Short task:
Give back an exact copy of the lines from the start of the material through the line bearing "a paper label.". Include both ends and nothing else.

**********

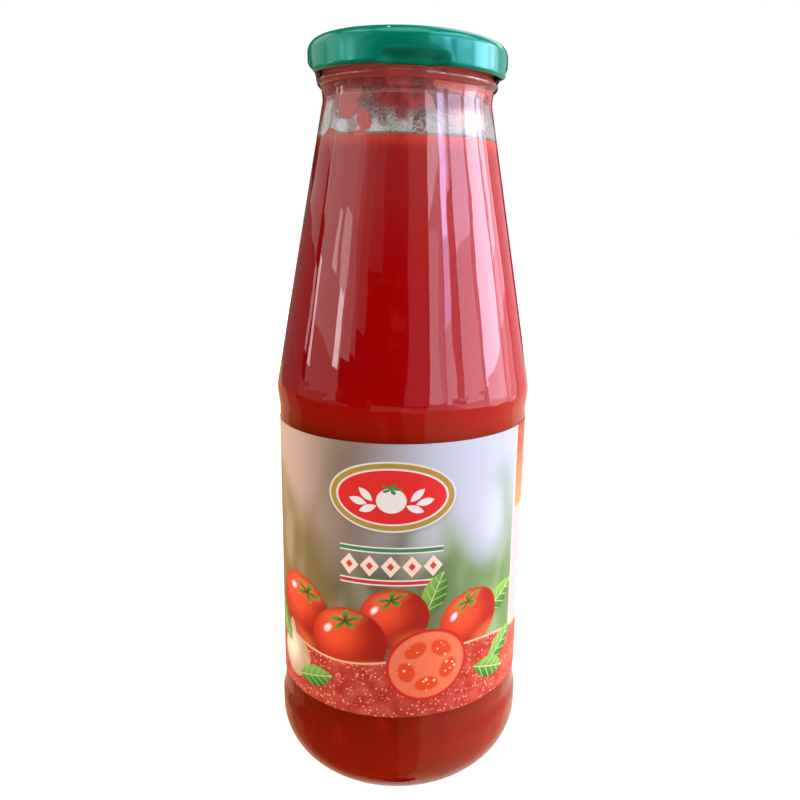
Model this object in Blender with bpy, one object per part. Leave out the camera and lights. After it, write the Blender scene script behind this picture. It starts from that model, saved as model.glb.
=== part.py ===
"""Glass bottle of passata with a twist-off lid and a paper label.

The named sizes are in millimetres and the meshes in metres. The bottle's axis is Z, its base ring
stands on Z = 0, and the middle of the label's front faces -Y. The pieces are turned solids: the
hollow glass, the passata inside it, the pressed lid with its four lugs, and the label round the body.
"""

from math import atan2, cos, hypot, pi, radians, sin, tan

import bmesh
import bpy

MM = 0.001
GAP = 0.3                     # clearance between neighbouring solids
MERGE = 0.001                 # points closer than this are one point
SEGMENTS = 64                 # facets round the glass, the passata and the label
LID_SEGMENTS = 72             # facets round the lid, a whole number to each lug
SHARP = radians(38)

# Glass, outside
PUNT_HEIGHT = 3.0             # push-up at the middle of the base
RING_WIDTH = 2.5              # flat ring that the bottle stands on
FOOT_ROUND = 14.5             # rounding between the ring and the heel
HEEL_ROUND = 17.5             # rounding of the heel
HEEL_TURN = radians(50.4)     # where one rounding takes over from the other
HEEL_RIDGE = 39.0             # widest part of the bottle, below the label
HEEL_RIDGE_TOP = 20.5
PANEL_RADIUS = 38.1           # recessed panel that carries the label
PANEL_BOTTOM = 25.6
PANEL_TOP = 117.0
SHOULDER_RIDGE = 38.7         # ridge above the label
SHOULDER_Z = 123.0
SHOULDER_BEND = 15.0
CONE_ANGLE = radians(10)      # straight slope of the shoulder, from the vertical
NECK_RADIUS = 24.35           # narrowest part, below the bead
NECK_TOP = 208.6
BEAD_RADIUS = 25.9            # ring below the lid
BEAD_Z = 210.3
BEAD_ROUND = 1.2
FINISH_RADIUS = 24.6          # the part that the lid covers
RIM_TOP = 220.2
RIM_ROUND = 1.3

# Glass, inside
WALL = 2.3
BORE_RADIUS = 21.8
INNER_BASE_Z = 4.4            # lowest part of the inside, a ring above the base ring
INNER_BASE_RISE = 1.6         # the inside of the base rises over the push-up
INNER_HEEL = 12.0

# Passata, label and lid
FILL_LEVEL = 194.4
LABEL_BOTTOM = 31.35
LABEL_TOP = 114.45
LABEL_THICKNESS = 0.2
LID_BOTTOM = 211.8
LID_TOP = 221.3
LID_RADIUS = 28.45
LID_SHOULDER = 3.2            # rounding between the top and the wall
LID_SHEET = 0.5
LID_PANEL_RADIUS = 20.5       # sunk middle of the lid's top
LID_PANEL_DROP = 0.6
LID_BUTTON_RADIUS = 9.0       # low dome that shows the vacuum
LID_BUTTON_RISE = 0.35
LUG_COUNT = 4
LUG_AZIMUTH = radians(3)      # the front lug, from -Y towards +X
LUG_HALF_WIDTH = radians(20)
LUG_DEPTH = 2.0
LUG_TOP = 215.2               # where the press of a lug runs out
LUG_FULL = 213.4              # below this it is pressed in fully


def arc(centre, radius, start, end, steps):
    """Points (r, z) of an arc, with angles from +r towards +z."""
    turns = [start + (end - start) * i / steps for i in range(steps + 1)]
    return [(centre[0] + radius * cos(turn), centre[1] + radius * sin(turn)) for turn in turns]


def cone_radius(z):
    """Outer radius of the shoulder's straight slope."""
    bend_z = SHOULDER_Z + SHOULDER_BEND * sin(CONE_ANGLE)
    bend_radius = SHOULDER_RIDGE - SHOULDER_BEND * (1 - cos(CONE_ANGLE))
    return bend_radius - (z - bend_z) * tan(CONE_ANGLE)


def cone_height(radius):
    """Height at which the shoulder's straight slope has this outer radius."""
    return (cone_radius(0) - radius) / tan(CONE_ANGLE)


def dome(edge_radius, edge_z, rise, steps):
    """Points of a low dome, from the axis out to just before its edge."""
    radii = [edge_radius * i / steps for i in range(steps)]
    return [(radius, edge_z + rise * (1 - (radius / edge_radius) ** 2)) for radius in radii]


def glass_outside():
    """The glass from the middle of its base up to the outer edge of its rim."""
    rounds = HEEL_ROUND - FOOT_ROUND
    ring_radius = HEEL_RIDGE - HEEL_ROUND + rounds * cos(HEEL_TURN)
    points = dome(ring_radius - RING_WIDTH, 0, PUNT_HEIGHT, 4) + [(ring_radius - RING_WIDTH, 0)]
    points += arc((ring_radius, FOOT_ROUND), FOOT_ROUND, -pi / 2, -HEEL_TURN, 4)
    heel_centre = (HEEL_RIDGE - HEEL_ROUND, FOOT_ROUND + rounds * sin(HEEL_TURN))
    points += arc(heel_centre, HEEL_ROUND, -HEEL_TURN, 0, 5)[1:]
    step = HEEL_RIDGE - PANEL_RADIUS
    points += [(HEEL_RIDGE, HEEL_RIDGE_TOP), (PANEL_RADIUS + step * 0.7, HEEL_RIDGE_TOP + 2)]
    points += [(PANEL_RADIUS + step * 0.2, PANEL_BOTTOM - 1.4), (PANEL_RADIUS, PANEL_BOTTOM)]
    points += [(PANEL_RADIUS, PANEL_TOP), (PANEL_RADIUS + 0.15, PANEL_TOP + 1.4)]
    points += [(SHOULDER_RIDGE - 0.08, SHOULDER_Z - 2.4)]
    points += arc((SHOULDER_RIDGE - SHOULDER_BEND, SHOULDER_Z), SHOULDER_BEND, 0, CONE_ANGLE, 2)
    points += [(NECK_RADIUS, cone_height(NECK_RADIUS)), (NECK_RADIUS, NECK_TOP)]
    bead_centre = (BEAD_RADIUS - BEAD_ROUND, BEAD_Z)
    points += arc(bead_centre, BEAD_ROUND, radians(-75), radians(95), 5)
    points += arc((FINISH_RADIUS - RIM_ROUND, RIM_TOP - RIM_ROUND), RIM_ROUND, 0, pi / 2, 3)
    return points


def glass_inside(offset=0.0):
    """The inside from the rim down to the middle of the base, moved inwards by offset."""
    bore = BORE_RADIUS - offset
    base_z = INNER_BASE_Z + offset
    body = PANEL_RADIUS - WALL - offset
    cone_wall = WALL / cos(CONE_ANGLE) + offset
    points = [(bore, cone_height(bore + cone_wall))]
    points += [(body - 0.12, cone_height(body - 0.12 + cone_wall))]
    points += [(body, cone_height(body + cone_wall) - 2)]
    points += arc((body - INNER_HEEL, base_z + INNER_HEEL), INNER_HEEL, 0, -pi / 2, 6)
    points += dome(body - INNER_HEEL, base_z, INNER_BASE_RISE, 3)[::-1]
    return points


def turned(name, outline, material, closed=False, segments=SEGMENTS):
    """Turn an outline of (r, z) points about the Z axis into one closed solid."""
    work = bmesh.new()
    points = [work.verts.new((radius * MM, 0, z * MM)) for radius, z in outline]
    edges = [work.edges.new(pair) for pair in zip(points, points[1:])]
    if closed:
        edges.append(work.edges.new((points[-1], points[0])))
    bmesh.ops.spin(work, geom=points + edges, cent=(0, 0, 0), axis=(0, 0, 1),
                   angle=2 * pi, steps=segments, use_merge=True)
    bmesh.ops.remove_doubles(work, verts=work.verts, dist=MERGE * MM)
    bmesh.ops.recalc_face_normals(work, faces=work.faces)
    mesh = bpy.data.meshes.new(name)
    work.to_mesh(mesh)
    work.free()
    mesh.materials.append(material)
    mesh.shade_smooth()
    mesh.set_sharp_from_angle(angle=SHARP)
    piece = bpy.data.objects.new(name, mesh)
    bpy.context.scene.collection.objects.link(piece)
    return piece


def finish(name, colour, roughness, metallic=0.0, transmission=0.0):
    """A plain Principled material."""
    material = bpy.data.materials.new(name)
    material.use_nodes = True
    shader = material.node_tree.nodes["Principled BSDF"]
    shader.inputs["Base Color"].default_value = (*colour, 1)
    shader.inputs["Roughness"].default_value = roughness
    shader.inputs["Metallic"].default_value = metallic
    shader.inputs["Transmission Weight"].default_value = transmission
    return material


def glass_bottle():
    """Hollow flint glass: base, body with its label panel, sloping shoulder, bead and finish."""
    rim = [(BORE_RADIUS + 0.4, RIM_TOP - 0.1), (BORE_RADIUS, RIM_TOP - 0.6)]
    outline = glass_outside() + rim + glass_inside()
    return turned("glass_bottle", outline, finish("clear_glass", (0.93, 0.96, 0.95), 0.03, 0, 1))


def passata():
    """The passata as a solid, from the inside of the base up to its level in the neck."""
    wall = glass_inside(GAP)[1:]
    top_radius = cone_radius(FILL_LEVEL) - WALL / cos(CONE_ANGLE) - GAP
    outline = [(0, FILL_LEVEL), (top_radius, FILL_LEVEL)] + wall
    return turned("passata", outline, finish("passata", (0.45, 0.012, 0.006), 0.4))


def label():
    """The paper label, once round the panel."""
    inner = PANEL_RADIUS + GAP
    outer = inner + LABEL_THICKNESS
    outline = [(inner, LABEL_BOTTOM), (outer, LABEL_BOTTOM), (outer, LABEL_TOP), (inner, LABEL_TOP)]
    return turned("label", outline, finish("label_paper", (0.75, 0.62, 0.5), 0.45), closed=True)


def lug_press(azimuth, z):
    """How far the four lugs push the lid's wall in at this place, from 0 to 1."""
    pitch = 2 * pi / LUG_COUNT
    off_centre = abs((azimuth - LUG_AZIMUTH + pitch / 2) % pitch - pitch / 2)
    across = min(1, max(0, 2 * (1 - off_centre / LUG_HALF_WIDTH)))
    down = min(1, max(0, (LUG_TOP - z) / (LUG_TOP - LUG_FULL)))
    return across * down


def lid_outline():
    """The lid's sheet in section: sunk top, rounded shoulder, straight wall and curled hem."""
    panel_z = LID_TOP - LID_PANEL_DROP
    points = dome(LID_BUTTON_RADIUS, panel_z, LID_BUTTON_RISE, 2) + [(LID_BUTTON_RADIUS, panel_z)]
    points += [(LID_PANEL_RADIUS, panel_z), (LID_PANEL_RADIUS + 1.2, LID_TOP)]
    shoulder = (LID_RADIUS - LID_SHOULDER, LID_TOP - LID_SHOULDER)
    points += arc(shoulder, LID_SHOULDER, pi / 2, 0, 5)
    points += [(LID_RADIUS, LUG_TOP), (LID_RADIUS, LUG_FULL), (LID_RADIUS - 0.3, LID_BOTTOM + 0.5)]
    points += [(LID_RADIUS - 0.8, LID_BOTTOM), (LID_RADIUS - 1.3, LID_BOTTOM + 0.2)]
    points += [(LID_RADIUS - 1.3, LID_BOTTOM + 1), (LID_RADIUS - LID_SHEET, LUG_FULL)]
    points += [(LID_RADIUS - LID_SHEET, LUG_TOP)]
    points += arc(shoulder, LID_SHOULDER - LID_SHEET, 0, pi / 2, 4)
    points += [(LID_PANEL_RADIUS + 1, LID_TOP - LID_SHEET), (LID_PANEL_RADIUS - 0.3, panel_z - LID_SHEET)]
    points += [(0, panel_z - LID_SHEET)]
    return points


def lid():
    """The lid, with its lugs pressed into the turned sheet."""
    enamel = finish("green_enamel", (0.0, 0.16, 0.09), 0.2)
    piece = turned("lid", lid_outline(), enamel, segments=LID_SEGMENTS)
    for vertex in piece.data.vertices:
        x, y, z = vertex.co / MM
        press = LUG_DEPTH * lug_press(atan2(x, -y), z)
        if press > 0:
            vertex.co.xy *= 1 - press / hypot(x, y)
    return piece


for leftover in list(bpy.data.objects):
    bpy.data.objects.remove(leftover)
glass_bottle()
passata()
label()
lid()
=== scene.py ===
import random
from math import atan2, cos, hypot, pi, radians, sin, tan

import bpy
from mathutils import Matrix, Vector, noise


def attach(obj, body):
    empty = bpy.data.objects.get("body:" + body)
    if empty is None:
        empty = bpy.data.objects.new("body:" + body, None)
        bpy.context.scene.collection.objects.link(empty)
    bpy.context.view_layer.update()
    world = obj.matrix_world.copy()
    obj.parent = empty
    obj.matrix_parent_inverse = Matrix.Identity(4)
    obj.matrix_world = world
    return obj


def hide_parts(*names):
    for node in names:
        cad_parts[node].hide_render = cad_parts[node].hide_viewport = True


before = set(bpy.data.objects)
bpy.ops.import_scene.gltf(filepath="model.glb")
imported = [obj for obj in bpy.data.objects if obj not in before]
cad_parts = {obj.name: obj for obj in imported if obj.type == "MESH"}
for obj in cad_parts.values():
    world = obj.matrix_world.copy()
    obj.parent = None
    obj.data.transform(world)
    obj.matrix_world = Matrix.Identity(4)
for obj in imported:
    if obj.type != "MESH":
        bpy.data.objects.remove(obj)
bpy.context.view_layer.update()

MM = 0.001

# Glass bottle
# A flint glass bottle, blown in a mould: a pushed-up base, a heel ridge, a sunk panel for the label,
# a shoulder ridge, a straight slope to the neck and a bead under the lid. The wall is a little wavy.
GLASS_SIDES = 160
WALL = 2.3
PUNT_RISE = 3.0
RING_WIDTH = 2.5
FOOT_ROUND = 14.5
HEEL_ROUND = 17.5
HEEL_TURN = radians(50.4)
HEEL_RIDGE = 39.0
HEEL_RIDGE_TOP = 20.5
PANEL_RADIUS = 38.1
PANEL_BOTTOM = 25.6
PANEL_TOP = 117.0
SHOULDER_RIDGE = 38.7
SHOULDER_Z = 123.0
SHOULDER_BEND = 15.0
CONE_ANGLE = radians(10)
NECK_RADIUS = 24.35
BEAD_RADIUS = 25.9
BEAD_Z = 210.3
BEAD_ROUND = 1.2
FINISH_RADIUS = 24.6
RIM_TOP = 220.2
RIM_ROUND = 1.3
BORE_RADIUS = 21.8
INNER_BASE_Z = 4.4
INNER_BASE_RISE = 1.6
INNER_HEEL = 12.0
SHARP_EDGE = radians(38)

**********

Expected output:
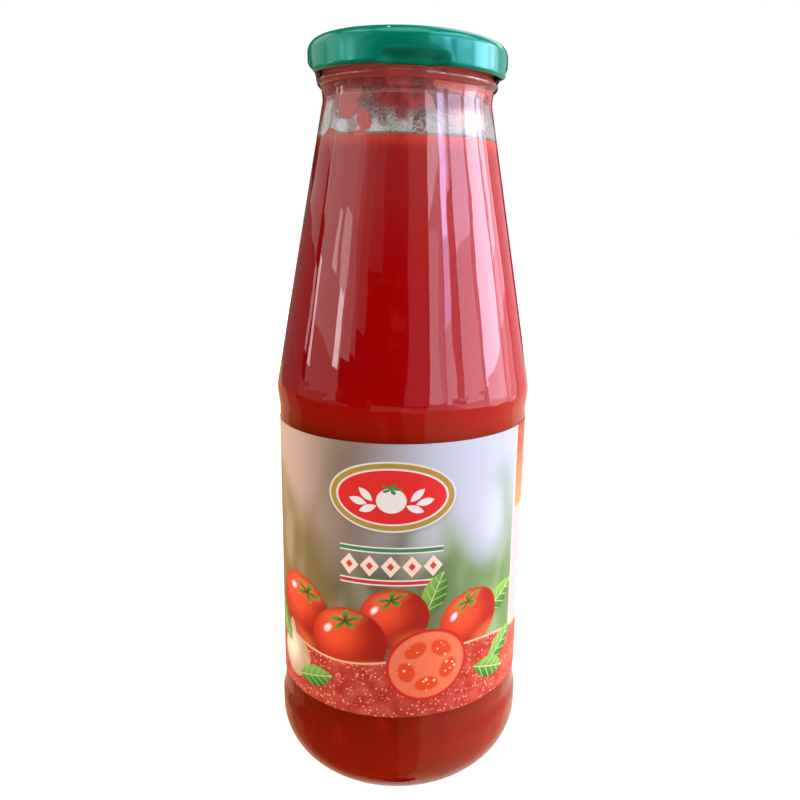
Model this object in Blender with bpy, one object per part. Leave out the camera and lights. After it, write the Blender scene script behind this picture. It starts from that model, saved as model.glb.
=== part.py ===
"""Glass bottle of passata with a twist-off lid and a paper label.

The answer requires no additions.